Re: [PATCH 6/7] stdlib: Optimization qsort{_r} swap implementation
On 22/01/2018 15:15, Paul Eggert wrote:
> On 01/22/2018 02:55 AM, Adhemerval Zanella wrote:
>> On 22/01/2018 06:27, Paul Eggert wrote:
>>> Adhemerval Zanella wrote:
>>>> +static inline bool
>>>> +check_alignment (const void *base, size_t align)
>>>> +{
>>>> + return _STRING_ARCH_unaligned || ((uintptr_t)base % (align - 1)) == 0;
>>>> +}
>>> Surely the '(align - 1)' was supposed to be 'align'. Has this been tested on an architecture that does not allow unaligned access?

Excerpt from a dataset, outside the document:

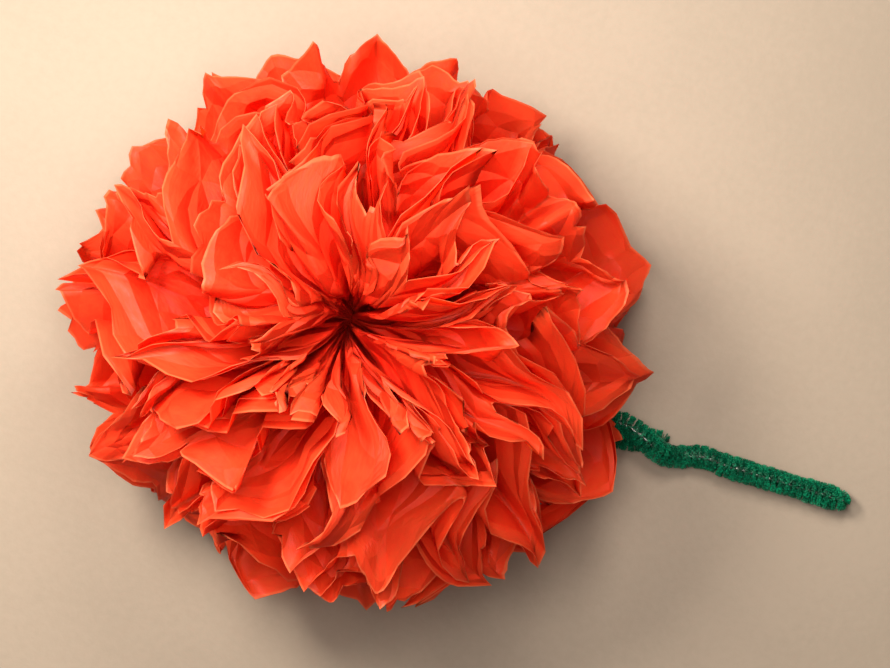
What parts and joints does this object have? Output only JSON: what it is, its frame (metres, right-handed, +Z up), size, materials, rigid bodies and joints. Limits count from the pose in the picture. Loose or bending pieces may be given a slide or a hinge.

>> Yes, I checked on sparc64 machine. This test is similar to the Linux kernel one
>> at lib/sort.c.
>
> The Linux kernel lib/sort.c test is (((unsigned long)base & (align - 1)) == 0), which is correct. The test above uses '% (align - 1)' instead, which is clearly wrong; the "%" should be "&". As the tests evidently did not catch the error, they need to be improved to catch it.
Indeed, Alexander Monakov pointed out this issue is his message and I have fixed it
locally.
>
>> It might be that your approach is faster for other architectures which do not have
>> ifunc mempcpy, however I do not want to over-engineer this code since most real
>> word correspond to key sizes of 4 and 8.
>
> Thanks, that all makes sense.
>
> One other question. Would it improve performance to partially evaluate qsort for the case where the key size is that of a pointer, to allow the swap to be done inline with four insns? I would imagine that this is the most common case.
>
I noted that, at least for x86_64, calling a function pointer it slight faster
than embedded the test in a switch (as current msort). One option I have not
tested, and which will trade code side for performance; would parametrize
the qsort creation (as for the 7/7 patch in this set) to have qsort_uint32_t,
qsort_uint64_t, and qsort_generic for instance (which calls the swap inline).
So we will have something as:
void qsort (void *pbase, size_t total_elems, size_t size)
{
if (size == sizeof (uint32_t)
&& check_alignment (base, sizeof (uint32_t)))
return qsort_uint32_t (pbase, total_elems, size);
else if (size == sizeof (uint64_t)
&& check_alignment (base, sizeof (uint64_t)))
return qsort_uint64_t (pbase, total_elems, size);
return qsort_generic (pbase, total_elems, size);
}